Davies, S. R. (2005). Stalin as patron of cinema: creating Soviet mass culture 1932-1936. In Stalin: A New History. Sarah Davies & James Harris Cambridge: Cambridge University Press. 202-225.

Author(s) from Durham


At his two well-known meetings with writers at Gorky's home in October 1932, Stalin encouraged his audience to focus on writing plays, which he believed to be most accessible to workers: ‘Poems are good. Novels are even better. But at the moment more than anything we need plays’. His hierarchy did not include films and screen-writing, for, despite Lenin's sanctification of cinema as ‘the most important of the arts’, at this juncture it was less highly esteemed by Stalin, and many others in the Soviet Union.
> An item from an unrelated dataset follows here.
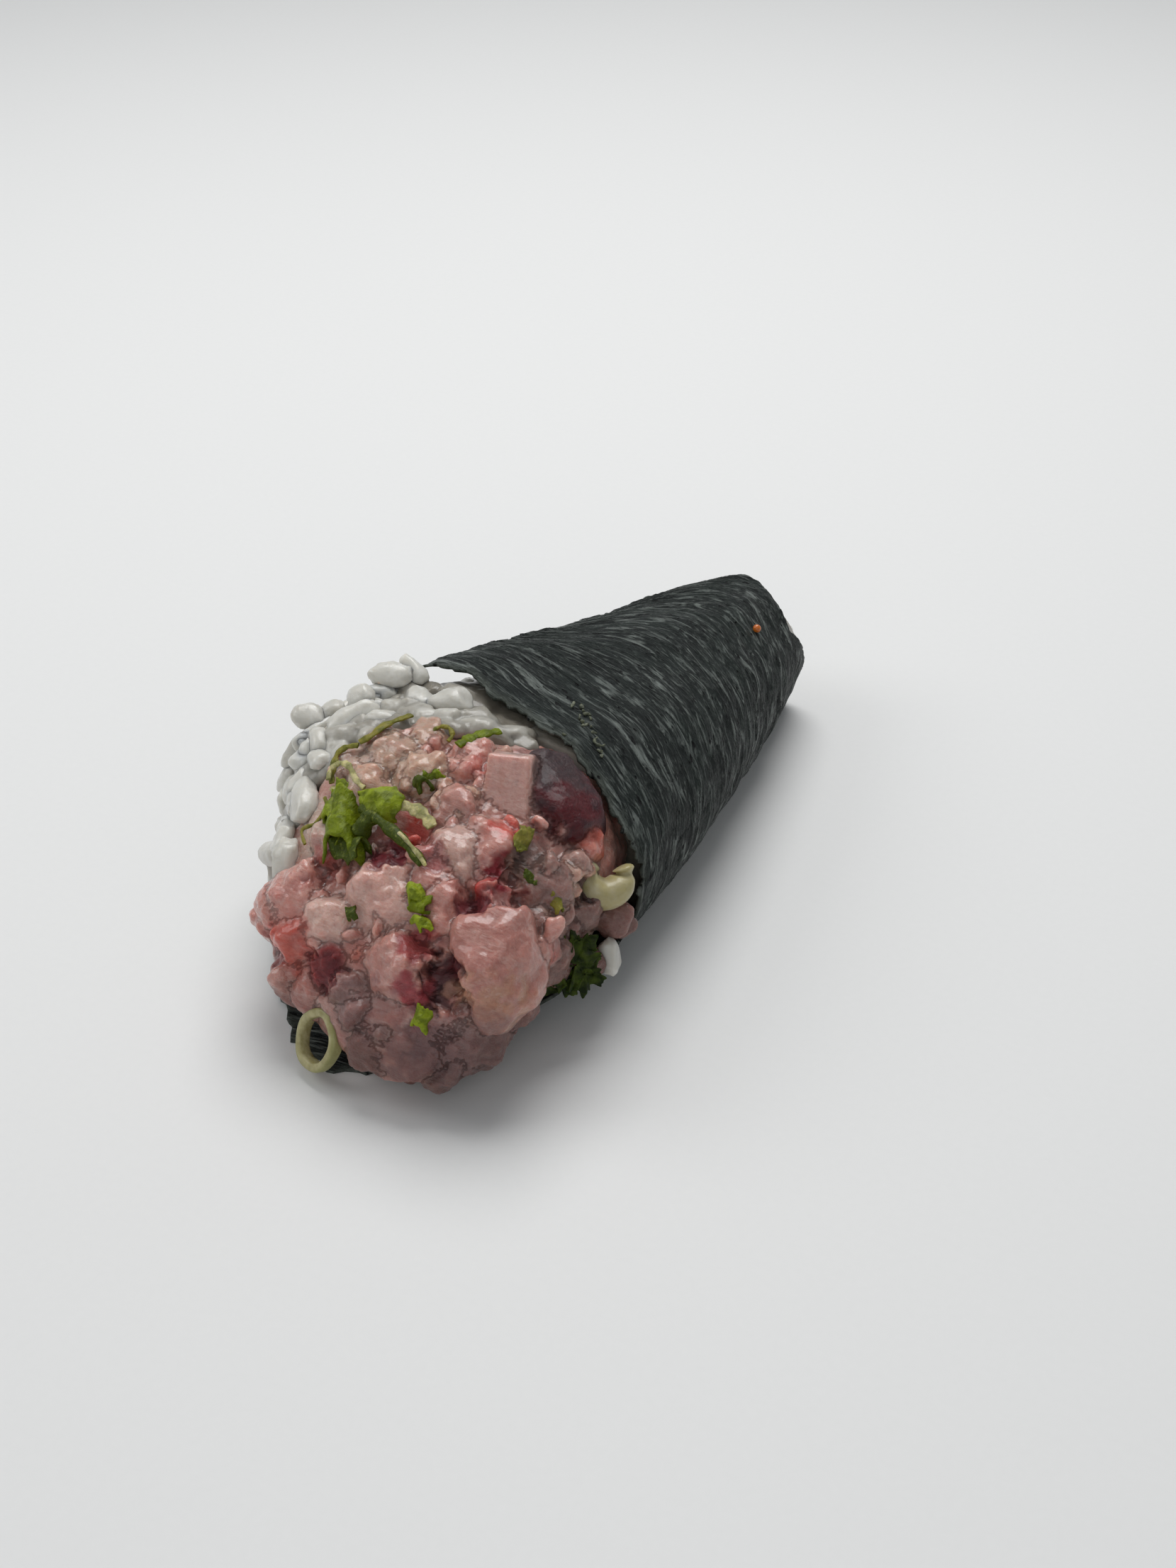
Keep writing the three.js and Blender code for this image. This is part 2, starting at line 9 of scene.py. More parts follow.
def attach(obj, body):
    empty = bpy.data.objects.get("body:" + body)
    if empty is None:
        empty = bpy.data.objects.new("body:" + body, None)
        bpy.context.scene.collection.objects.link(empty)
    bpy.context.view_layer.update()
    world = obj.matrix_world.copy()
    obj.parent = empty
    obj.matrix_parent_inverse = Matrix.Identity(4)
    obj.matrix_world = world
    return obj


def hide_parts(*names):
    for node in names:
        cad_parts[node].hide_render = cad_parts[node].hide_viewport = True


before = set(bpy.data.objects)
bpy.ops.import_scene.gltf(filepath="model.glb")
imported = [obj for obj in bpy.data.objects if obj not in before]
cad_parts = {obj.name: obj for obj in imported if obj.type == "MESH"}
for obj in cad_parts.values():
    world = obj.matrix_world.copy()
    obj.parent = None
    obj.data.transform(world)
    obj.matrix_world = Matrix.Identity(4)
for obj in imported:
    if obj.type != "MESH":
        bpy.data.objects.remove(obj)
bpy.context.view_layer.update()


# ---- Nori ----------------------------------------------------------------------------------
# A sheet of nori: seaweed pulped, dried on a mat and toasted, so it is dark, thin and ridged.
# It goes once round the filling and laps over itself along the back, held shut by the damp rice.

# Lengths are millimetres from the roll's own axis. Angles go round it from underneath, 180 on
# top, and a station is a place along it, lower toward the mouth.
mm = 0.001
roll_axis = np.array([1.0, 18.5, 0.0])
tail_y = 38.0
tail_half_width = 10.2
tail_height = 20.2
cone_squareness = 2.15
pressed_flat = 0.7
nori_thickness = 0.42
wrap_start = 190.0
wrap_turn = 395.0
flap_lift = 4.2
tucked_depth = 1.5
grain_radius = 17
# Where the sheet ends at the mouth: degrees from its start, and station.
mouth_edge = np.array([
    [0, -6], [35, -13], [60, -27], [80, -42], [110, -54], [135, -63], [155, -70], [170, -73], [188, -67],
    [210, -52], [235, -41], [253, -38], [270, -36], [290, -36], [306, -34], [327, -31], [357, -27.5],
    [374, -25], [395, -24]])
# Where it ends at the tail: angle round the roll, and station.
tail_edge = np.array([
    [0, 37], [88, 37], [124, 31.5], [150, 34.5], [178, 39.3], [205, 39], [270, 37.5], [360, 37]])


def eased(value, low, high):
    """0 below low and 1 above high, with a soft step between."""
    t = np.clip((value - low) / (high - low), 0, 1)
    return t * t * (3 - 2 * t)


def rough(places, size, octaves=2):
    """Smooth random relief, about -1 to 1, whose swells are roughly size across."""
    flat = np.asarray(places, float).reshape(-1, 3) / size
    found = [noise.fractal(Vector(place), 1.0, 2.0, octaves) for place in flat]
    return np.array(found).reshape(np.shape(places)[:-1])


def bent(value, squareness):
    """A sine or cosine, bent so that the round it draws is squarer than a circle from 2 up."""
    return np.sign(value) * np.abs(value) ** (2 / squareness)


def cone_size(y):
    """Half the width of the wrapped cone, and its height, where the roll is cut at y."""
    t = (tail_y - y) / 100
    return tail_half_width + 30.3 * t - 14.2 * t * t, tail_height + 24.5 * t - 12.5 * t * t


def cone_point(angle, y, outward=0.0, floor=0.0):
    """Points on the cone, pushed out by outward but never below the floor."""
    turn = np.radians(angle)
    half_width, height = cone_size(y)
    half_height = height / 2
    normal = np.stack([np.sin(turn) / half_width, -np.cos(turn) / half_height])
    normal /= np.hypot(*normal)
    x = half_width * bent(np.sin(turn), cone_squareness) + outward * normal[0]
    z = half_height * (1 + bent(-np.cos(turn), cone_squareness)) - pressed_flat + outward * normal[1]
    return np.stack([x, y + 0 * x, np.maximum(z, floor)], -1)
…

From January 1932 until February 1933 the status of the organisation responsible for the Soviet film industry, Soiuzkino, was merely that of part of the Commissariat of Light Industry. The political leadership complained constantly that Soviet cinema was not fulfilling its potential. Audiences preferred imported films. Other artists tended to regard the young art of cinema as inferior to their own well-established fields. By the mid-1930s, however, the situation had changed dramatically. In 1935, when informed that some cinemas in Moscow had been taken over for use as theatres, Stalin was appalled that as a consequence ‘the art most popular amongst the masses’ could not be exhibited so widely. In the same year, film-workers were feted by the party and government at a lavish anniversary celebration which resembled to one contemporary ‘an Academy Award evening, without the jokes’.